### Dataset content
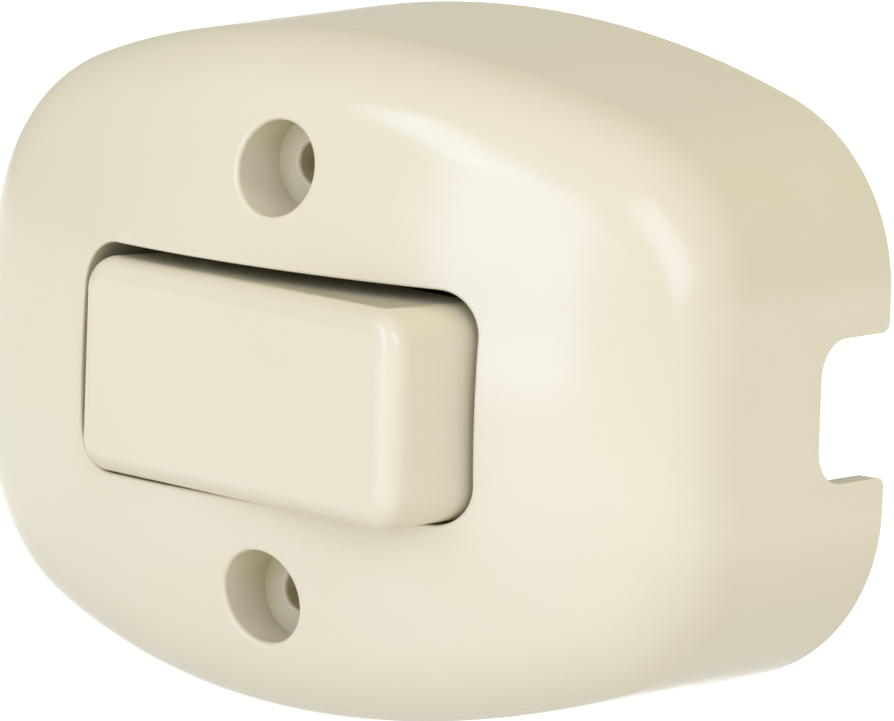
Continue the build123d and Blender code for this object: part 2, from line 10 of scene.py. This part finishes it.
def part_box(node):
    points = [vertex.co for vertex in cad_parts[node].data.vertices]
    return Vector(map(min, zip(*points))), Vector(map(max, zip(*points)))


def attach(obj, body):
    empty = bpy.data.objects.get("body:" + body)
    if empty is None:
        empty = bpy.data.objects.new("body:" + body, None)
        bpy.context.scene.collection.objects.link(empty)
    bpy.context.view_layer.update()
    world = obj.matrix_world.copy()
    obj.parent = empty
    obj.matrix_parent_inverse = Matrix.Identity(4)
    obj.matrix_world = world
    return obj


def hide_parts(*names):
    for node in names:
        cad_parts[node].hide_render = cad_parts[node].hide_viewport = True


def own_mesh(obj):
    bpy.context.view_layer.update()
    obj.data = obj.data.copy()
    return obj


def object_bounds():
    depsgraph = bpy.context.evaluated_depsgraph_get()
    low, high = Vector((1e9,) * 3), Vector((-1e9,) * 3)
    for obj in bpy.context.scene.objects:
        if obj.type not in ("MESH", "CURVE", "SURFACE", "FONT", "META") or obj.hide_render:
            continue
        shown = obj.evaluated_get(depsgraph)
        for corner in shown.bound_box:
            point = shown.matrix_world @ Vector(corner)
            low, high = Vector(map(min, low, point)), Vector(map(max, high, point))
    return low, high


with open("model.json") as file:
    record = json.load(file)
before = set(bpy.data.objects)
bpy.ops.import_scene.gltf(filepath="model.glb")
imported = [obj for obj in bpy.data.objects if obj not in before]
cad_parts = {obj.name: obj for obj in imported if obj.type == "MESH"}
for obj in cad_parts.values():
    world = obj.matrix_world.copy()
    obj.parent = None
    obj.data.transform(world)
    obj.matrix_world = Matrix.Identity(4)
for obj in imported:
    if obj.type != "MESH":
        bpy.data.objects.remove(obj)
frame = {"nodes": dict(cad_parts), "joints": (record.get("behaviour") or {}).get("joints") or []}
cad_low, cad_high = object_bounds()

### Aim of the exercise
Return all of the data precisely as it appears.

### Exercise response
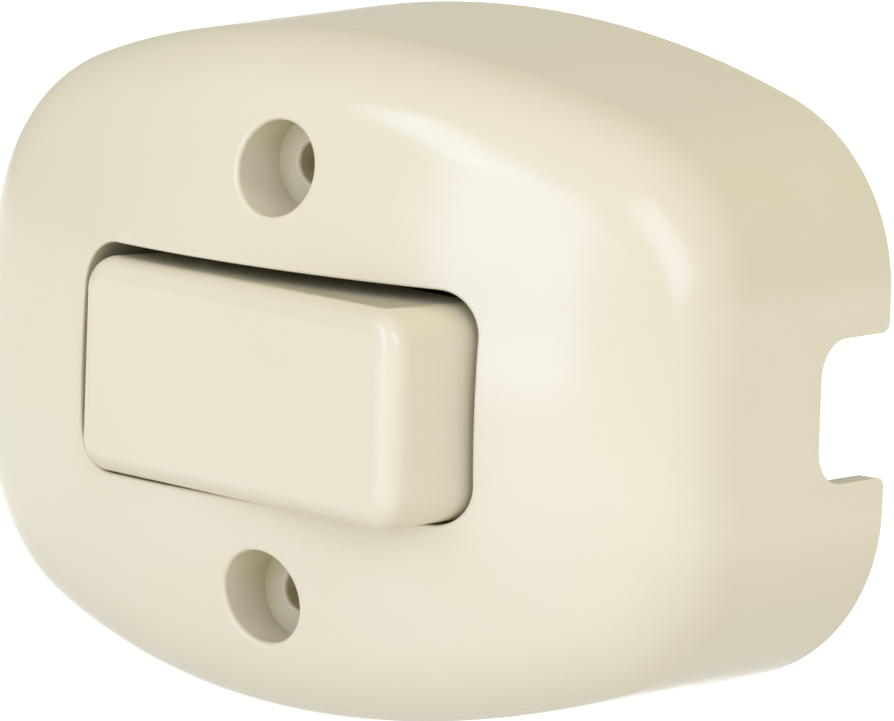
Continue the build123d and Blender code for this object: part 2, from line 10 of scene.py. This part finishes it.
def part_box(node):
    points = [vertex.co for vertex in cad_parts[node].data.vertices]
    return Vector(map(min, zip(*points))), Vector(map(max, zip(*points)))


def attach(obj, body):
    empty = bpy.data.objects.get("body:" + body)
    if empty is None:
        empty = bpy.data.objects.new("body:" + body, None)
        bpy.context.scene.collection.objects.link(empty)
    bpy.context.view_layer.update()
    world = obj.matrix_world.copy()
    obj.parent = empty
    obj.matrix_parent_inverse = Matrix.Identity(4)
    obj.matrix_world = world
    return obj


def hide_parts(*names):
    for node in names:
        cad_parts[node].hide_render = cad_parts[node].hide_viewport = True


def own_mesh(obj):
    bpy.context.view_layer.update()
    obj.data = obj.data.copy()
    return obj


def object_bounds():
    depsgraph = bpy.context.evaluated_depsgraph_get()
    low, high = Vector((1e9,) * 3), Vector((-1e9,) * 3)
    for obj in bpy.context.scene.objects:
        if obj.type not in ("MESH", "CURVE", "SURFACE", "FONT", "META") or obj.hide_render:
            continue
        shown = obj.evaluated_get(depsgraph)
        for corner in shown.bound_box:
            point = shown.matrix_world @ Vector(corner)
            low, high = Vector(map(min, low, point)), Vector(map(max, high, point))
    return low, high


with open("model.json") as file:
    record = json.load(file)
before = set(bpy.data.objects)
bpy.ops.import_scene.gltf(filepath="model.glb")
imported = [obj for obj in bpy.data.objects if obj not in before]
cad_parts = {obj.name: obj for obj in imported if obj.type == "MESH"}
for obj in cad_parts.values():
    world = obj.matrix_world.copy()
    obj.parent = None
    obj.data.transform(world)
    obj.matrix_world = Matrix.Identity(4)
for obj in imported:
    if obj.type != "MESH":
        bpy.data.objects.remove(obj)
frame = {"nodes": dict(cad_parts), "joints": (record.get("behaviour") or {}).get("joints") or []}
cad_low, cad_high = object_bounds()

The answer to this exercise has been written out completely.